We as consumers pay ISPs to connect to their networks also.
So, as far as I can ISPs are already being paid at least twice for the data that ends up getting to us, the consumer.
If that still isn't enough, surely they should simply be charging more somewhere? Rather than demanding new, separate, fees?
Yes, but it's not so easy - for example if a Google datacenter is in Ireland (I don't know it this is correct, let's use it as an example), and the users are in Germany or Spain, Google will pay some entity in Ireland to pipe out the contents, but the German or Spanish telco won't see that money, and that's what they want.
But after all were the telco that hindered most local- and user-generated contents because of heavily asymmetric connection technologies deployed, and that led to the OTT dominance also.
Yet most of the run also Tier 1 networks - it they wish more money they could stop the free peering between Tier 1 networks and start to charge flows if too asymmetric.

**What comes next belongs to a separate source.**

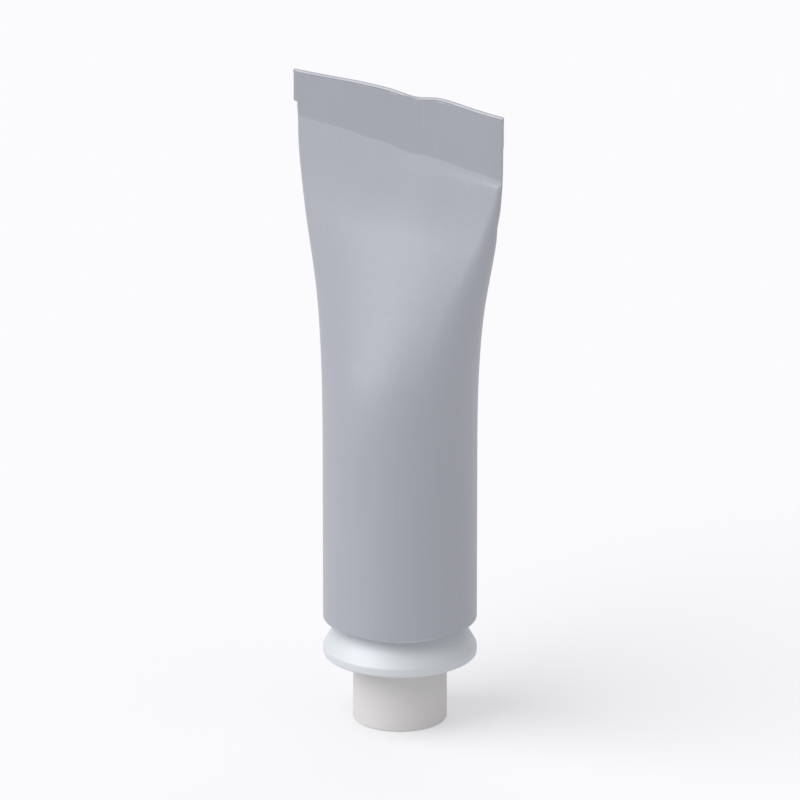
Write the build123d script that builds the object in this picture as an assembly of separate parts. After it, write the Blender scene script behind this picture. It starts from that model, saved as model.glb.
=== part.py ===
from build123d import *

import os
from math import atan, cos, pi, sin

# Aluminium squeeze tube, filled and sealed, standing on its screw cap.
# Millimetres. +Z is up along the tube's axis, and the folded tail lies along X.
# The origin is the centre of the cap's flat end, which the tube stands on.

# Screw cap
cap_height = 14.6
cap_skirt = 1.2
cap_slot = 0.6
cap_end_wall = 1.5
cap_foot_recess = 0.4
cap_foot_rim = 2.2
cap_foot_round = 0.5
cap_mouth_round = 0.3
cap_sleeve = 1.1
cap_webs = 8
cap_web_thickness = 0.9
cap_slot_floor = 1.2
cap_web_setback = 1.2

# Sealing disc inside the cap
liner_thickness = 1.0
liner_clearance = 0.1

# Threaded neck and its sealed nozzle
neck_core_radius = 6.9
neck_tip_chamfer = 0.4
nozzle_radius = 3.0
nozzle_recess = 1.5
thread_pitch = 2.5
thread_depth = 0.7
thread_root_width = 1.3
thread_crest_width = 0.6
thread_overlap = 0.3
thread_clearance = 0.2
thread_end_gap = 0.8

# Bare shoulder ring and the groove above it
cap_to_shoulder = 0.3
shoulder_rise = 0.7
ring_band = 2.0
ring_bevel = 0.4
groove_mouth = 6.9
groove_depth = 3.7
groove_undercut = 1.4

# Tube body, from round to flat
tube_radius = 17.5
straight_length = 46.2
taper_length = 70.5
taper_sharpness = 1.95
tail_spread = 1.03
crown_at_round = 0.35
taper_sections = 14

# Folded tail: the flattened wall turned over twice towards +Y
sheet = 0.36
layer_gap = 0.04
fold_height = 7.4
fold_overhang = 0.6
body_to_fold_step = 0.02

# Heights that follow from the sizes above
liner_z = cap_foot_recess + cap_end_wall
nozzle_z = liner_z + liner_thickness
neck_root_z = cap_height + cap_to_shoulder
ring_z = neck_root_z + shoulder_rise
groove_z = ring_z + ring_band
body_z = groove_z + groove_mouth
taper_z = body_z + straight_length
fold_z = taper_z + taper_length
top_z = fold_z + fold_height

# Widths that follow from the sizes above
tail_half_width = tail_spread * tube_radius * pi / 2
thread_radius = neck_core_radius + thread_depth
cap_bore_radius = thread_radius + thread_clearance
cap_thread_radius = cap_bore_radius - thread_depth
sleeve_radius = cap_bore_radius + cap_sleeve
skirt_inner_radius = sleeve_radius + cap_slot
cap_radius = skirt_inner_radius + cap_skirt

# Where the thread runs on the neck
thread_z = nozzle_z + thread_end_gap + thread_root_width / 2
thread_length = neck_root_z - thread_end_gap - thread_root_width / 2 - thread_z


def outline(points):
    """Closed face in the XZ plane from (radius, height) corners."""
    corners = [*points, points[0]]
    return Plane.XZ * make_face(Polyline(*corners))


def turned(points):
    """Solid of revolution about Z from (radius, height) corners."""
    return revolve(outline(points), Axis.Z)


def plug(radius, bottom, height):
    """Plain cylinder about Z, standing on a given height."""
    return Pos(0, 0, bottom) * Cylinder(
        radius, height, align=(Align.CENTER, Align.CENTER, Align.MIN)
    )


def screw_thread(root_radius, crest_radius, start_z, length):
    """One helical ridge, right-handed, rooted in the wall that carries it."""
    outwards = 1 if crest_radius > root_radius else -1
    buried = root_radius - outwards * thread_overlap
    flank = (thread_root_width - thread_crest_width) / 2 / thread_depth
    half_crest = thread_crest_width / 2
    half_buried = thread_root_width / 2 + flank * thread_overlap
    path = Helix(thread_pitch, length, root_radius, center=(0, 0, start_z))
    profile = outline(
        [
            (buried, start_z - half_buried),
            (crest_radius, start_z - half_crest),
            (crest_radius, start_z + half_crest),
            (buried, start_z + half_buried),
        ]
    )
    return sweep(profile, path=path, is_frenet=True)


def flattening(share):
    """How flat the tube is, 0 round to 1 flat, at a share of the taper's length."""
    rise = share**taper_sharpness
    rest = (1 - share) ** taper_sharpness
    return rise / (rise + rest)


def tube_section(share):
    """Section of the tapering body: four tangent arcs, a true circle at share 0."""
    flat = flattening(share)
    half_sheet = sheet / 2 - body_to_fold_step
    half_depth = tube_radius + (half_sheet - tube_radius) * flat
    half_width = tube_radius + (tail_half_width - tube_radius) * flat
    crown = crown_at_round * (half_depth / tube_radius) ** 2
    end_radius = (half_depth - half_width * crown) / (1 - crown)
    turn = 2 * atan(crown)
    corner_x = half_width - end_radius + end_radius * sin(turn)
    corner_y = end_radius * cos(turn)
    outline_edges = [
        ThreePointArc((corner_x, -corner_y), (half_width, 0), (corner_x, corner_y)),
        ThreePointArc((corner_x, corner_y), (0, half_depth), (-corner_x, corner_y)),
        ThreePointArc((-corner_x, corner_y), (-half_width, 0), (-corner_x, -corner_y)),
        ThreePointArc((-corner_x, -corner_y), (0, -half_depth), (corner_x, -corner_y)),
    ]
    return Pos(0, 0, taper_z + share * taper_length) * make_face(outline_edges)


def tapering_body():
    """Upper body, from the round tube to the flat web under the fold."""
    shares = [i / (taper_sections - 1) for i in range(taper_sections)]
    return loft([tube_section(share) for share in shares])


def layer(offset, bottom, top):
    """One flat layer of the folded sheet, in the YZ plane."""
    middle = (bottom + top) / 2
    return Plane.YZ * Pos(offset, middle) * Rectangle(sheet, top - bottom)


def bend(offset, height, radius, upwards):
    """Half-ring where the sheet turns back on itself, in the YZ plane."""
    ring = Circle(radius + sheet / 2) - Circle(radius - sheet / 2)
    reach = radius + sheet
    side = 1 if upwards else -1
    half = Pos(0, side * reach / 2) * Rectangle(2 * reach, reach)
    return Plane.YZ * Pos(offset, height) * (ring & half)


def folded_tail():
    """The web turned over backwards and tucked in under itself."""
    tucked = sheet + layer_gap
    back = 2 * tucked
    upper_bend_z = top_z - tucked - sheet / 2
    lower_bend_z = fold_z + (back - tucked) / 2 + sheet / 2
    tucked_top_z = upper_bend_z - layer_gap
    profile = layer(0, fold_z, upper_bend_z)
    profile += bend(back / 2, upper_bend_z, back / 2, upwards=True)
    profile += layer(back, lower_bend_z, upper_bend_z)
    profile += bend((tucked + back) / 2, lower_bend_z, (back - tucked) / 2, upwards=False)
    profile += layer(tucked, lower_bend_z, tucked_top_z)
    return extrude(profile, tail_half_width + fold_overhang, both=True)


def neck():
    """Threaded neck with a nozzle closed by its thin membrane."""
    blank = turned(
        [
            (0, nozzle_z),
            (neck_core_radius - neck_tip_chamfer, nozzle_z),
            (neck_core_radius, nozzle_z + neck_tip_chamfer),
            (neck_core_radius, neck_root_z + shoulder_rise),
            (0, neck_root_z + shoulder_rise),
        ]
    )
    blank += screw_thread(neck_core_radius, thread_radius, thread_z, thread_length)
    return blank - plug(nozzle_radius, nozzle_z, nozzle_recess)


def make_tube():
    """The whole tube: neck, shoulder ring, groove, round body, taper and fold."""
    shell = turned(
        [
            (0, neck_root_z),
            (neck_core_radius, neck_root_z),
            (tube_radius - ring_bevel, ring_z),
            (tube_radius, ring_z + ring_bevel),
            (tube_radius, groove_z),
            (tube_radius - groove_depth, body_z - groove_undercut),
            (tube_radius, body_z),
            (tube_radius, taper_z),
            (0, taper_z),
        ]
    )
    tube = shell + tapering_body()
    tube += folded_tail()
    tube += neck()
    return tube


def cap_slot_ring():
    """Ring-shaped hollow between skirt and sleeve, divided by the webs."""
    slot_z = liner_z + cap_slot_floor
    slot_height = cap_height - slot_z
    slot = plug(skirt_inner_radius, slot_z, slot_height)
    slot -= plug(sleeve_radius, slot_z, slot_height)
    web = Pos(0, 0, slot_z) * Box(
        2 * cap_radius,
        cap_web_thickness,
        slot_height - cap_web_setback,
        align=(Align.CENTER, Align.CENTER, Align.MIN),
    )
    for i in range(cap_webs // 2):
        slot -= Rot(0, 0, 360 * i / cap_webs) * web
    return slot


def make_cap():
    """Moulded cap: outer skirt, threaded sleeve and the webs between them."""
    cap = plug(cap_radius, 0, cap_height)
    cap = fillet(cap.edges().sort_by(Axis.Z)[0], cap_foot_round)
    cap = fillet(cap.edges().sort_by(Axis.Z)[-1], cap_mouth_round)
    cap -= plug(cap_radius - cap_foot_rim, 0, cap_foot_recess)
    cap -= plug(cap_bore_radius, liner_z, cap_height - liner_z)
    cap -= cap_slot_ring()
    # Half a pitch out of step with the neck's ridge, so the two mesh
    half_pitch = thread_pitch / 2
    cap += screw_thread(
        cap_bore_radius,
        cap_thread_radius,
        thread_z + half_pitch,
        thread_length - half_pitch,
    )
    return cap


def make_cap_liner():
    """Round sealing disc, face to face with the cap's floor and the nozzle."""
    return plug(cap_thread_radius - liner_clearance, liner_z, liner_thickness)


os.makedirs("parts", exist_ok=True)
export_step(make_tube(), "parts/tube.step")
export_step(make_cap(), "parts/cap.step")
export_step(make_cap_liner(), "parts/cap_liner.step")
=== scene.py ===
"""Looks of a filled aluminium squeeze tube that stands on its screw cap.

Metres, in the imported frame: +Z is up along the tube, and the folded tail lies along X, turned over
towards +Y.
"""
import math

import bmesh
import bpy
from mathutils import Matrix, Vector, noise


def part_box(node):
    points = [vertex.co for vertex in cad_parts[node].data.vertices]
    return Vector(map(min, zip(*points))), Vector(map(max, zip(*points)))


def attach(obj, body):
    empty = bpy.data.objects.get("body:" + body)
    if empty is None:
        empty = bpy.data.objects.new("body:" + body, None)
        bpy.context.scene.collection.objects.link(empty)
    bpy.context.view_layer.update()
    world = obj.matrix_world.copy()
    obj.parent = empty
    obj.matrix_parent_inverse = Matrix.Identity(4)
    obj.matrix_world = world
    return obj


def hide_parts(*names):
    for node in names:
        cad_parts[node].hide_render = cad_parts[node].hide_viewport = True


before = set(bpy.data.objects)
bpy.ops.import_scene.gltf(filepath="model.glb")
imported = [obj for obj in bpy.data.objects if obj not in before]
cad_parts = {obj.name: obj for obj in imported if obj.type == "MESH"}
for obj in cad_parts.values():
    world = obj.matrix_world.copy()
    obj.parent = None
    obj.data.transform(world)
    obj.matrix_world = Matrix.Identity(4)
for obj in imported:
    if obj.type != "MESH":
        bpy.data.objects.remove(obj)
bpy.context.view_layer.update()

MM = 0.001

# Places that the frame gives
TUBE_LOW, TUBE_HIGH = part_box("tube")
CAP_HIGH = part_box("cap")[1]
LINER_LOW, LINER_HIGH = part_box("cap_liner")
NOZZLE_Z = TUBE_LOW.z
TOP_Z = TUBE_HIGH.z
TUBE_RADIUS = TUBE_HIGH.y
FOLD_HALF_WIDTH = TUBE_HIGH.x
CAP_RADIUS = CAP_HIGH.x
CAP_HEIGHT = CAP_HIGH.z

# Neck and screw thread
NECK_RADIUS = 6.9 * MM
NECK_CHAMFER = 0.4 * MM
NOZZLE_RADIUS = 3.0 * MM
NOZZLE_RECESS = 1.5 * MM
THREAD_PITCH = 2.5 * MM
THREAD_DEPTH = 0.7 * MM
THREAD_ROOT_WIDTH = 1.3 * MM
THREAD_CREST_WIDTH = 0.6 * MM
THREAD_OVERLAP = 0.3 * MM
THREAD_CLEARANCE = 0.2 * MM
THREAD_END_GAP = 0.8 * MM
THREAD_STEPS_PER_TURN = 72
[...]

But that would put everyone of them against the others to win the best deals, and they don't want competition - which of course would lower profits, they want a EU-backed cartel to obtain a lot of money to share among themselves with no effort.
Now OTT have to pay their fair share of taxes which can also be used to subsidize network expansions, but that's another matter.
I would like to know who is considered Big Tech in all this.
Is it General Electric? John Deere? Universal Studios? Apple? NASA? IBM? British Petroleum? Exxon? TSMC? Shell? Bayer? Airbus? Arcelor-Mittal? Toyota? Nissan? Mitsubishi? 3M? Siemens? Samsung? Roche? Procter & Gamble? Nvidia? Merck? Intel? Cisco? BHP? ...and so many others?